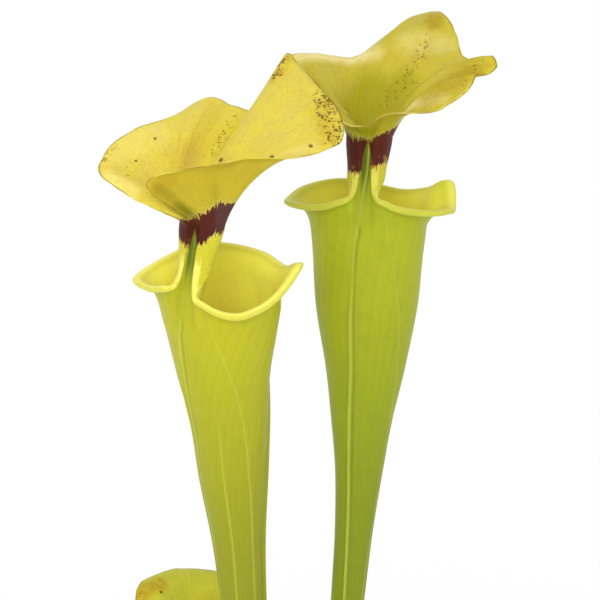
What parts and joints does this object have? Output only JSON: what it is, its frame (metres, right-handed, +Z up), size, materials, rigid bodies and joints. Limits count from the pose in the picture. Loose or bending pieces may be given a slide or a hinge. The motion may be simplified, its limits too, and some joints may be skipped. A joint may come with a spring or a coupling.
{
  "type": "yellow pitcher plant",
  "caption": "Potted yellow pitcher plant: tall hollow trumpet leaves with rolled lips and wide heart-shaped lids, growing from a creeping rootstock in a plain round pot.",
  "frame": {"origin": "centre of the pot's flat underside", "axes": "+Z up along the pot's axis, +X to the right and +Y away from whoever looks at the backs of the tall pitchers"},
  "size_m": [0.1933, 0.1443, 0.5515],
  "materials": {
    "leaf": "satin",
    "rootstock": "matte",
    "potting_mix": "matte",
    "pot": "matte"
  },
  "bodies": {
    "root": {"pitcher_left": "leaf", "pitcher_right": "leaf", "pitcher_small": "leaf", "rhizome": "rootstock", "potting_mix": "potting_mix", "pot": "pot"}
  },
  "joints": []
}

→ YOUR TASK
Write out the entire listing exactly.

→ COMPLETE RESPONSE
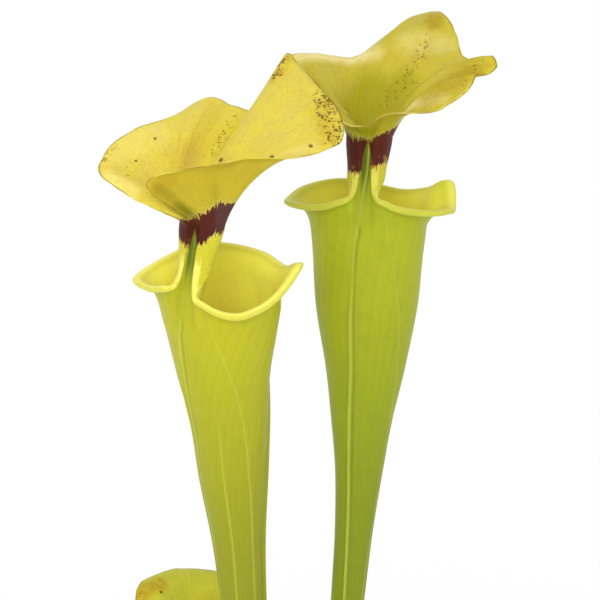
What parts and joints does this object have? Output only JSON: what it is, its frame (metres, right-handed, +Z up), size, materials, rigid bodies and joints. Limits count from the pose in the picture. Loose or bending pieces may be given a slide or a hinge. The motion may be simplified, its limits too, and some joints may be skipped. A joint may come with a spring or a coupling.
{
  "type": "yellow pitcher plant",
  "caption": "Potted yellow pitcher plant: tall hollow trumpet leaves with rolled lips and wide heart-shaped lids, growing from a creeping rootstock in a plain round pot.",
  "frame": {"origin": "centre of the pot's flat underside", "axes": "+Z up along the pot's axis, +X to the right and +Y away from whoever looks at the backs of the tall pitchers"},
  "size_m": [0.1933, 0.1443, 0.5515],
  "materials": {
    "leaf": "satin",
    "rootstock": "matte",
    "potting_mix": "matte",
    "pot": "matte"
  },
  "bodies": {
    "root": {"pitcher_left": "leaf", "pitcher_right": "leaf", "pitcher_small": "leaf", "rhizome": "rootstock", "potting_mix": "potting_mix", "pot": "pot"}
  },
  "joints": []
}